Okwui Okpokwasili, BA 1995

MacArthur Fellow Okwui Okpokwasili wears many hats: Performer, Choreographer, Actress, and Writer. Okpokwasili began her career after earning her B.A. at Yale. There she met award-winning film director Andrew Rossi, who would go on to direct a documentary about her piece Bronx Gothic (2017). Okpokwasili’s work is situated at the intersection of installation, theater, and dance. She examines themes of sexual exploration, collectivism, Igbo folklore, and resilience as illustrated in her piece titled Poor People’s TV Room (2017). Her accolades are innumerable: Pent Up: A Revenge Dance, the first collaboration with her husband, Peter Born, garnered Okpokwasili a Bessie Award in 2009 and a New York Dance award in 2010. In 2016, Okpokwasili completed a residency with the Rauschenberg Foundation. In 2018, she was named a MacArthur Fellow and awarded the ‘genius grant.’ In 2023, Okpokwasili was a recipient of the Harkness Dance Residency at the BAM Fisher. She was also featured in The Exorcist: Believer the same year and most recently acted as Vertigo in the miniseries Agatha All Along (2024).   

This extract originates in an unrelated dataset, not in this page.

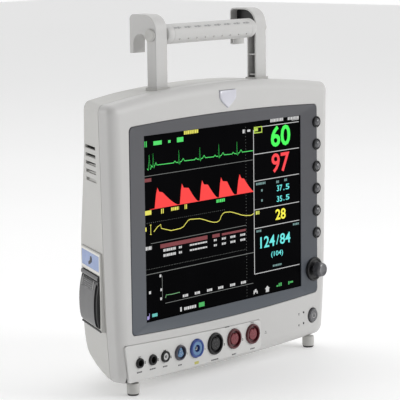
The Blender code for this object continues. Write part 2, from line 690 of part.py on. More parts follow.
def handle():
    grip_y, grip_z = ARM_Y0 + GRIP_BACK, SZ + HANDLE_H - GRIP_DROP
    for side, sign in (("left", -1), ("right", 1)):
        inner, outer = sign * (ARM_X - ARM_W / 2), sign * (ARM_X + ARM_W / 2)
        low, high = sorted((inner, outer))
        arm = slab("handle_arm_" + side, hook_outline(), low, high, "X", SHELL)
        low, high = sorted((inner - sign * 0.001, outer - sign * 0.0025))
        shape(arm, slab("arm_hollow_" + side, hook_outline(0.0016), low, high, "X"))
        low, high = sorted((outer - sign * (0.0025 + GAP), outer - sign * 0.0075))
        slab("arm_core_" + side, hook_outline(0.0016 + GAP), low, high, "X", BLACK)
        cap = [(0, 0.0026), (0.0050, 0.0026), (0.0064, 0.0014), (0.0064, GAP), (0, GAP)]
        turned("grip_cap_" + side, cap, (outer, grip_y, grip_z), (sign, 0, 0), CAP, 20)
        sleeve(side, sign)
    length = ARM_X - ARM_W / 2 - GAP
    profile = [(0, length), (GRIP_R - 0.0030, length), (GRIP_R - 0.0008, length - 0.0010),
               (GRIP_R, length - 0.0030), (GRIP_R, 0.0030 - length), (GRIP_R - 0.0008, 0.0010 - length),
               (GRIP_R - 0.0030, -length), (0, -length)]
    turned("grip", profile, (0, grip_y, grip_z), (1, 0, 0), SHELL, 28)


def sleeve_box(sign, grow):
    x = sign * ARM_X
    half = ARM_W / 2 + GAP + grow
    return x - half, x + half, ARM_Y0 - GAP - grow, ARM_Y1 + GAP + grow


def sleeve(side, sign):
    """The collar and guide that an arm slides in."""
    top = case_top(ARM_X - ARM_W / 2) + SLEEVE_LIP
    foot = arm_foot() - HANDLE_TRAVEL - 0.003
    x0, x1, y0, y1 = sleeve_box(sign, SLEEVE_T)
    obj = box("handle_sleeve_" + side, (x0, y0, foot), (x1, y1, top), SHELL)
    x0, x1, y0, y1 = sleeve_box(sign, 0.0)
    shape(obj, box("sleeve_bore_" + side, (x0, y0, foot - 0.01), (x1, y1, top + 0.01)))


def sleeve_cuts(which):
    out = []
    for side, sign in (("left", -1), ("right", 1)):
        x0, x1, y0, y1 = sleeve_box(sign, SLEEVE_T + GAP)
        out.append(box("%s_sleeve_cut_%s" % (which, side), (x0, y0, SZ + 0.100), (x1, y1, SZ + 0.150)))
    return out


# ---- Recorder on the left wall -----------------------------------------------------------------
def recorder():
    s0, s1 = RECORDER_S + GAP, RECORDER_S + RECORDER_L - GAP
    z1, z0 = RECORDER_TOP - GAP, RECORDER_TOP - RECORDER_H + GAP
    door0, door1 = z0 + 0.0030, z1 - 0.0225
    bezel = box("recorder_bezel", (s0, -0.0030, z0), (s1, 0.0022, z1), BLACK, 0.0008)
    on(left_wall, bezel)
    hole = box("recorder_window", (s0 + 0.004, -0.01, door0), (s1 - 0.004, 0.01, door1))
    shape(bezel, on(left_wall, hole))
    a, b = s0 + 0.004 + GAP + 0.0002, s1 - 0.004 - GAP - 0.0002
    lever_z = door1 - 0.0052
    bow = [(-0.0020, lever_z - 0.0005), (-0.0020, door0 + 0.0005), (0.0030, door0 + 0.0005),
           (0.0050, door0 + 0.0035), (0.0062, door0 + 0.0105), (0.0066, door0 + 0.0200),
           (0.0056, door0 + 0.0320), (0.0022, lever_z - 0.0005)]
    door = slab("recorder_door", bow, a, b, "X", DOOR)
    hinge = (0.0, 0.0030, door0 + 0.0010)
    platen_z = lever_z - 0.0075
    for i, (e0, e1) in enumerate(((a + 0.0004, a + 0.0022), (b - 0.0022, b - 0.0004))):
        ear = box("door_ear_%d" % i, (e0, -0.0115, platen_z - 0.0045), (e1, -0.0010, platen_z + 0.0045))
        shape(door, on(left_wall, ear), "UNION")
        spot = ((e0 + e1) / 2, -0.0070, platen_z)
        bore = turned("ear_bore_%d" % i, rod(0.0012 + GAP, 0.01), spot, (1, 0, 0), steps=12)
        shape(door, on(left_wall, bore))
    on(left_wall, place(door, ((a + b) / 2, hinge[1], hinge[2])))
    lever = slab("recorder_lever", [(-0.0015, lever_z), (0.0030, lever_z), (0.0042, lever_z + 0.0015),
                                    (0.0042, door1 - 0.0010), (0.0028, door1 - 0.0005),
                                    (-0.0015, door1 - 0.0005)], a, b, "X", BLACK)
    place(lever, ((a + b) / 2, 0.0006, lever_z + 0.0002))
    on(left_wall, lever)
    length = (b - a) / 2
    spot = ((a + b) / 2, -0.0070, platen_z)
    core = length - 0.0035
    shaft = [(0, length - 0.0006), (0.0012, length - 0.0006), (0.0012, core), (PLATEN_R, core),
             (PLATEN_R, -core), (0.0012, -core), (0.0012, 0.0006 - length), (0, 0.0006 - length)]
    on(left_wall, turned("platen_roller", shaft, spot, (1, 0, 0), RUBBER, 16))
    tray0, tray1 = 0.0140, s1 - 0.0045
    tray = box("recorder_tray", (tray0, -0.0285, door0 + 0.001), (tray1, -0.0034, platen_z - 0.0055), BLACK)
    on(left_wall, tray)
    hollow = box("tray_hollow", (tray0 + 0.0012, -0.0273, door0 + 0.0022),
                 (tray1 - 0.0012, 0.01, platen_z - 0.0050))
    shape(tray, on(left_wall, hollow))
    half = (tray1 - tray0) / 2 - 0.0020
    roll = [(0.0045, half), (ROLL_R, half), (ROLL_R, -half), (0.0045, -half)]
    mid = (tray0 + tray1) / 2
    on(left_wall, turned("paper_roll", roll, (mid, -0.0155, door0 + 0.0150), (1, 0, 0), PAPER, 24, ring=True))


# ---- Battery and its door on the right wall ----------------------------------------------------
def battery():
    s0, s1 = BATTERY_S + GAP, BATTERY_S + BATTERY_L - GAP
    z0, z1 = BATTERY_TOP - BATTERY_H + GAP, BATTERY_TOP - GAP
    door = box("battery_door", (-s1, -0.0022, z0), (-s0, -0.0002, z1), SHELL)
    place(door, (-(s0 + s1) / 2, -0.0002, z0))
    on(right_wall, door)
    pack = box("battery_pack", (-s1 + 0.003, -0.0220, z0 + 0.003), (-s0 - 0.003, -0.0045, z1 - 0.003),
               BLACK, 0.0015)
    on(right_wall, pack)


# ---- Inside the case ---------------------------------------------------------------------------
def board(name, low, high, chips):
    """A circuit board with its tallest components joined on."""
    obj = box(name, low, high, BOARD)
    for i, (x0, z0, x1, z1, tall) in enumerate(chips):
        chip = box("%s_chip_%d" % (name, i), (x0, high[1] - 0.0005, z0), (x1, high[1] + tall, z1))
        shape(obj, chip, "UNION")
    return obj


def inside():
    y = FACE + 0.0280
    board("main_board", (-0.095, y, SZ - 0.070), (0.055, y + 0.0016, SZ + 0.060),
          ((-0.060, SZ - 0.010, -0.025, SZ + 0.025, 0.006), (0.000, SZ + 0.010, 0.022, SZ + 0.032, 0.003),
           (-0.085, SZ - 0.062, -0.040, SZ - 0.048, 0.008), (0.010, SZ - 0.055, 0.040, SZ - 0.030, 0.004)))
    y = FACE + 0.0190
    board("parameter_board", (-0.125, y, SZ - 0.133), (0.055, y + 0.0016, SZ - 0.104),
          ((-0.110, SZ - 0.128, -0.080, SZ - 0.110, 0.005), (-0.060, SZ - 0.128, -0.020, SZ - 0.110, 0.006),
           (0.000, SZ - 0.128, 0.040, SZ - 0.110, 0.005)))
    y = FACE + 0.0690
    supply = box("power_supply", (-0.068, y, SZ - 0.095), (0.030, y + 0.0030, SZ + 0.025), STEEL)
    for i, (x0, z0, x1, z1) in enumerate(((-0.060, -0.080, -0.020, -0.040), (-0.010, -0.085, 0.020, -0.050),
                                          (-0.055, -0.020, -0.030, 0.010), (-0.010, -0.030, 0.015, 0.010))):
        block = box("supply_block_%d" % i, (x0, y + 0.0025, SZ + z0), (x1, y + 0.022, SZ + z1))
        shape(supply, block, "UNION")
    pump = [(0, 0.028), (0.0125, 0.028), (0.0125, -0.004), (0.0080, -0.004), (0.0080, -0.008),
            (0.0145, -0.008), (0.0145, -0.026), (0.0025, -0.026), (0.0025, -0.034), (0, -0.034)]
    turned("air_pump", pump, (-0.045, FACE + 0.0450, SZ - 0.098), (1, 0, 0), STEEL, 20)
    cone = [(0, 0.000), (0.0060, 0.002), (0.0175, 0.010), (0.0200, 0.010), (0.0200, 0.008), (0.0100, -0.002),
            (0.0100, -0.010), (0, -0.010)]
    turned("speaker", cone, (0.085, FACE + 0.0330, SZ - 0.093), (0, -1, 0), BLACK, 24)
    x, z, half_w, half_h = INLET_X, SZ + INLET_Z, INLET_W / 2 - GAP, INLET_H / 2 - GAP
    inlet = box("mains_inlet", (x - half_w, BACK - 0.0200, z - half_h),
                (x + half_w, BACK - 0.0002, z + half_h), BLACK)
    shape(inlet, box("inlet_hollow", (x - half_w + 0.0022, BACK - 0.0165, z - half_h + 0.0027),
                     (x + half_w - 0.0022, BACK + 0.0100, z + half_h - 0.0027)))


def case_base(x):
    """Height of the case's underside above the floor at a place across it."""
    base = case_half(BOTTOM_CORNER_Z + BASE_CORNER) - BASE_CORNER
    return SZ + BOTTOM_CORNER_Z - CHIN_BOW * (1 - (x / base) ** 2)


def foot(name, x, behind, top, radius):
    profile = [(0, top), (radius - 0.0010, top), (radius, top - 0.0018), (radius - 0.0004, 0.0010),
               (radius - 0.0012, 0.0), (0, 0.0)]
    turned(name, profile, (x, FACE + behind, 0), (0, 0, 1), RUBBER)


def feet():
    front_x, rear_x = HALF_TOP - FOOT_INBOARD, HALF_TOP - REAR_FOOT_INBOARD
    for side, sign in (("left", -1), ("right", 1)):
        foot("foot_front_" + side, sign * front_x, FOOT_BEHIND, case_base(front_x - FOOT_R) - GAP, FOOT_R)
        foot("foot_rear_" + side, sign * rear_x, REAR_FOOT_BEHIND, SZ + COVER_LOW - GAP, REAR_FOOT_R)


# ---- Build -------------------------------------------------------------------------------------
front_housing()
rear_housing()
rear_cover()
screen_surround()
screen()
keys()
knob()
power_and_lights()
alarm_lens()
connector_panel()
handle()
recorder()
battery()
inside()
feet()

for obj in parts.objects:
    if obj.data.polygons:
        obj.data.shade_smooth()
        obj.data.set_sharp_from_angle(angle=math.radians(35))
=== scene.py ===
# %% [markdown]
# # A patient monitor
# The solid model says where every piece of the monitor is and how it moves. This lesson dresses
# that model: finer shells, moulded plastic, a lit screen, connectors, a recorder and a handle.

# %% Load the frame
import math

import bmesh
import bpy
from mathutils import Matrix, Vector


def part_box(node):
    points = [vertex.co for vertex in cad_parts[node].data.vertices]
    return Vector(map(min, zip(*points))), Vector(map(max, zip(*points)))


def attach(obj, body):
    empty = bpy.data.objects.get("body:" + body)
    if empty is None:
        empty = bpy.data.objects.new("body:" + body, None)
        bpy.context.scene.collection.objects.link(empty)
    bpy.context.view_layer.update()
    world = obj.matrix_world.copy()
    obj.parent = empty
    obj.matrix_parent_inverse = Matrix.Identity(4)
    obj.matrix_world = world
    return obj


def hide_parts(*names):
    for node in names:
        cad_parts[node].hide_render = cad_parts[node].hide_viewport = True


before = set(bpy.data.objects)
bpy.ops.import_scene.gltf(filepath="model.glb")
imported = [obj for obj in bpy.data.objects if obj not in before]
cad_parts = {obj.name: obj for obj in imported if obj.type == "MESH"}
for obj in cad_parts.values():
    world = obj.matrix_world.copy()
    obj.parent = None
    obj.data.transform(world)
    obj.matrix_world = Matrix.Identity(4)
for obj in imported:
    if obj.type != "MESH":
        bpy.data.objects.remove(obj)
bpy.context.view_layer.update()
bpy.ops.object.select_all(action="DESELECT")

# %% [markdown]
# Every size below comes from the boxes of the solid pieces, so a change in the model moves the
# finer pieces too. The screen's middle is the natural place to measure from.

# %% Places read from the frame
glass_low, glass_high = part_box("screen_glass")
shell_low, shell_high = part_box("front_housing")
MID_Z = (glass_low[2] + glass_high[2]) / 2
SCREEN_Y = glass_low[1]
FACE_Y = shell_low[1]
SEAM_Y = shell_high[1]
GLASS_LAP = 0.004
SCREEN_X = glass_high[0] - GLASS_LAP
SCREEN_H = glass_high[2] - MID_Z - GLASS_LAP
print("screen half", SCREEN_X, SCREEN_H, "face", FACE_Y, "seam", SEAM_Y, "middle", MID_Z)

# %% [markdown]
# The monitor stands on a pale studio floor. The camera looks from the left and a little above,
# with a long lens, so upright edges stay nearly parallel.

# %% Camera
YAW, PITCH, ROLL = math.radians(49.0), math.radians(8.1), math.radians(-0.7)
DISTANCE = 1.985
LENS_MM = 178.0
AIM = Vector((-0.0398, SCREEN_Y, MID_Z + 0.020))
ahead = Vector((math.sin(YAW) * math.cos(PITCH), math.cos(YAW) * math.cos(PITCH), -math.sin(PITCH)))
level = Vector((math.cos(YAW), -math.sin(YAW), 0.0))
upright = level.cross(ahead)
right = math.cos(ROLL) * level + math.sin(ROLL) * upright
up = -math.sin(ROLL) * level + math.cos(ROLL) * upright
bpy.ops.object.camera_add(location=AIM - DISTANCE * ahead)
camera = bpy.context.object
camera.rotation_euler = Matrix((right, up, -ahead)).transposed().to_euler()
camera.data.lens = LENS_MM
camera.data.sensor_width = 36.0
camera.data.clip_end = 20.0
bpy.context.scene.camera = camera
print("camera", tuple(camera.location))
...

https://www.instagram.com/sweatvariant

Farah Al Qasimi, B.A. 2012, MFA, 2017, UAE Pavilion

Representing the UAE, video artist, photographer, and performer Farah Al Qasimi got her start after completing her B.A. in Art at Yale. Her work encompasses “material culture, globalized media, and contemporary society,” as illustrated in her photography book titled Hello Future (2022). Qasimi earned an MFA in Photography from the Yale School of Art. She also studied at the Skowhegan School of Painting and Sculpture the same year. She has had sixteen solo exhibitions, most recently Toy World at The Third Line in Dubai (2024). Her work is featured internationally in public collections at Art Jameel, Dubai, Tate Modern, London, and the Museum of Modern Art, New York.